New director Gallagher tours SW mail facility
Last night, U.S. Rep. Bob Brady said he was convinced that his pal Jim Gallagher was cleaning up the Southwest Philadelphia mail-processing center after a nearly three-hour "walk-and-talk" tour the two took yesterday afternoon.
Last night, U.S. Rep. Bob Brady said he was convinced that his pal Jim Gallagher was cleaning up the Southwest Philadelphia mail-processing center after a nearly three-hour "walk-and-talk" tour the two took yesterday afternoon.
In fact, Brady said, Gallagher, a onetime Philadelphia letter-carrier who rose to become the new regional postal director, was sleeping at the plant so he could visit all three shifts.
Brady, D-Pa., who on Dec. 5 called for a Government Accounting Office probe of the processing center, withdrew that request Monday to give Gallagher, a friend since childhood, "a little time before anybody was breathing down his neck."
The GAO, which falls under Brady's duties as chairman of the House Administration Committe, would not have been able to investigate until mid-to-late January, he said.
During the tour, Brady said Gallagher told him that there wasn't any mail on Tuesday's day shift because postal workers had processed 15 containers the night before and little additional mail had arrived.
Postal workers told the Daily News on Tuesday that they were surprised there was little to no mail to process on what was supposed to be the highest mail-processing period of the year - just before Christmas.
Yesterday, a small amount of mail was processed during the day, but late-shift workers were busy and worked an hour overtime, according to postal workers.
"There's no backlog. There's no mail down there, and it's not being rerouted. You'll see, he's not hiding the mail," Brady said.

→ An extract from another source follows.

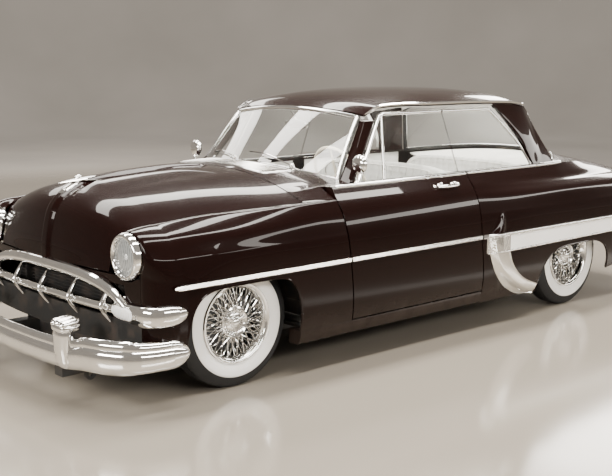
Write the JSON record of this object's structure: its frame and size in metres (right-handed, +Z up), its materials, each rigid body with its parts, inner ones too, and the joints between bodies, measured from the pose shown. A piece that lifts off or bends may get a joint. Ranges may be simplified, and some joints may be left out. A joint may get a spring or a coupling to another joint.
{
  "type": "two-door hardtop saloon car of the 1950s",
  "caption": "Lowered two-door hardtop car on wire wheels, with opening doors, hood and trunk, turning wheels and geared steering.",
  "frame": {"origin": "on the ground, midway along the overall length, on the centre line", "axes": "+X forward, +Y to the car's left, +Z up"},
  "size_m": [4.989, 1.928, 1.5151],
  "materials": {
    "body_paint": "gloss",
    "roof_paint": "gloss",
    "glass": "clear",
    "chrome": "polished",
    "wire_chrome": "polished",
    "whitewall_tyre": "matt with a white side band",
    "chassis_black": "satin",
    "under_paint": "matt",
    "cast_grey": "rough",
    "pipe_steel": "dull",
    "upholstery": "woven",
    "dash_paint": "gloss",
    "wheel_ivory": "gloss",
    "lamp_clear": "clear",
    "lamp_red": "gloss"
  },
  "bodies": {
    "body": {"chassis_frame": "chassis_black", "engine": "cast_grey", "front_suspension": "chassis_black", "rear_suspension": "chassis_black", "driveshaft": "chassis_black", "exhaust": "pipe_steel", "fuel_tank": "chassis_black", "floor_pan": "under_paint", "rockers": "body_paint", "inner_panels": "under_paint", "cowl": "body_paint", "nose_panel": "body_paint", "fender_left": "body_paint", "fender_right": "body_paint", "quarter_left": "body_paint", "quarter_right": "body_paint", "roof": "roof_paint", "roof_pillars": "roof_paint", "rear_deck": "body_paint", "tail_panel": "body_paint", "fixed_glass": "glass", "grille": "chrome", "headlights": "lamp_clear", "taillights": "lamp_red", "front_bumper": "chrome", "rear_bumper": "chrome", "front_seat": "upholstery", "rear_seat": "upholstery", "dashboard": "dash_paint"},
    "door_left_body": {"door_left": "body_paint", "door_glass_left": "glass", "door_mirror_left": "chrome"},
    "door_right_body": {"door_right": "body_paint", "door_glass_right": "glass", "door_mirror_right": "chrome"},
    "hood_body": {"hood": "body_paint"},
    "trunk_body": {"trunk_lid": "body_paint"},
    "helm_body": {"steering_wheel": "wheel_ivory"},
    "knuckle_left_body": {"knuckle_left": "cast_grey"},
    "knuckle_right_body": {"knuckle_right": "cast_grey"},
    "wheel_front_left_body": {"wheel_front_left": "wire_chrome", "tyre_front_left": "whitewall_tyre"},
    "wheel_front_right_body": {"wheel_front_right": "wire_chrome", "tyre_front_right": "whitewall_tyre"},
    "wheel_rear_left_body": {"wheel_rear_left": "wire_chrome", "tyre_rear_left": "whitewall_tyre"},
    "wheel_rear_right_body": {"wheel_rear_right": "wire_chrome", "tyre_rear_right": "whitewall_tyre"}
  },
  "joints": [
    {"name": "door_left_swing", "type": "hinge", "parent": "body", "child": "door_left_body", "pos_m": [0.868, 0.922, 0.6], "axis": [0, 0, -1], "range_deg": [0, 65]},
    {"name": "door_right_swing", "type": "hinge", "parent": "body", "child": "door_right_body", "pos_m": [0.868, -0.922, 0.6], "axis": [0, 0, 1], "range_deg": [0, 65]},
    {"name": "hood_lift", "type": "hinge", "parent": "body", "child": "hood_body", "pos_m": [0.995, 0, 0.96], "axis": [0, -1, 0], "range_deg": [0, 50]},
    {"name": "trunk_lift", "type": "hinge", "parent": "body", "child": "trunk_body", "pos_m": [-1.766, 0, 1.003], "axis": [0, 1, 0], "range_deg": [0, 60]},
    {"name": "steering_turn", "type": "hinge", "parent": "body", "child": "helm_body", "pos_m": [0.695, 0.37, 0.87], "axis": [-0.8944, 0, 0.4472], "range_deg": [-352, 352]},
    {"name": "steer_left", "type": "hinge", "parent": "body", "child": "knuckle_left_body", "pos_m": [1.595, 0.6, 0.345], "axis": [0, 0, 1], "range_deg": [-22, 22]},
    {"name": "steer_right", "type": "hinge", "parent": "body", "child": "knuckle_right_body", "pos_m": [1.595, -0.6, 0.345], "axis": [0, 0, 1], "range_deg": [-22, 22]},
    {"name": "wheel_front_left_spin", "type": "hinge", "parent": "knuckle_left_body", "child": "wheel_front_left_body", "pos_m": [1.595, 0.715, 0.345], "axis": [0, 1, 0], "continuous": true},
    {"name": "wheel_front_right_spin", "type": "hinge", "parent": "knuckle_right_body", "child": "wheel_front_right_body", "pos_m": [1.595, -0.715, 0.345], "axis": [0, 1, 0], "continuous": true},
    {"name": "wheel_rear_left_spin", "type": "hinge", "parent": "body", "child": "wheel_rear_left_body", "pos_m": [-1.326, 0.73, 0.345], "axis": [0, 1, 0], "continuous": true},
    {"name": "wheel_rear_right_spin", "type": "hinge", "parent": "body", "child": "wheel_rear_right_body", "pos_m": [-1.326, -0.73, 0.345], "axis": [0, 1, 0], "continuous": true}
  ],
  "couplings": [
    {"joint": "steer_left", "follows": "steering_turn", "ratio": 0.0625},
    {"joint": "steer_right", "follows": "steering_turn", "ratio": 0.0625}
  ]
}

A USPS spokesman said that workers were sent home without pay voluntarily and that "it's efficiencies and the volume is down."
3.4 million fewer pieces of mail passed through the plant between last Friday and Tuesday compared with the same period last year, the spokesman said. The plant processes 6 million pieces on an average day, according to a USPS study this year. Postal officials say there was a drop of 9 billion pieces of mail during fiscal year 2008 compared with 2007.
"I don't think it's a good sign that the Postal Service can sweet-talk GAO out of an investigation," said Gwen Ivey, president of American Postal Workers Union, which represents workers at the plant.
"Our concern is that the mismanagement in Philadelphia goes above the plant level where the problems occurred," she added. "No one would be protected from scrutiny in a GAO investigation, and that's the way it should be."
Asked about allegations of senior managers ordering clerks to falsify the daily mail volume, Brady said Gallagher "heard about it and looked into it, but none of this was on his watch.
"The first thing Gallagher did was meet with the union people," said Brady, himself still a member of the carpenters union. The Postal Service is investigating.
Brady said he and Gallagher grew up together in Southwest Philadelphia, where they attended St. Calista's school and St. Thomas More High. Brady coached Gallagher and his brother in football and softball.
"He's a stand-up guy," Brady said. "They brought him back to clean the place up."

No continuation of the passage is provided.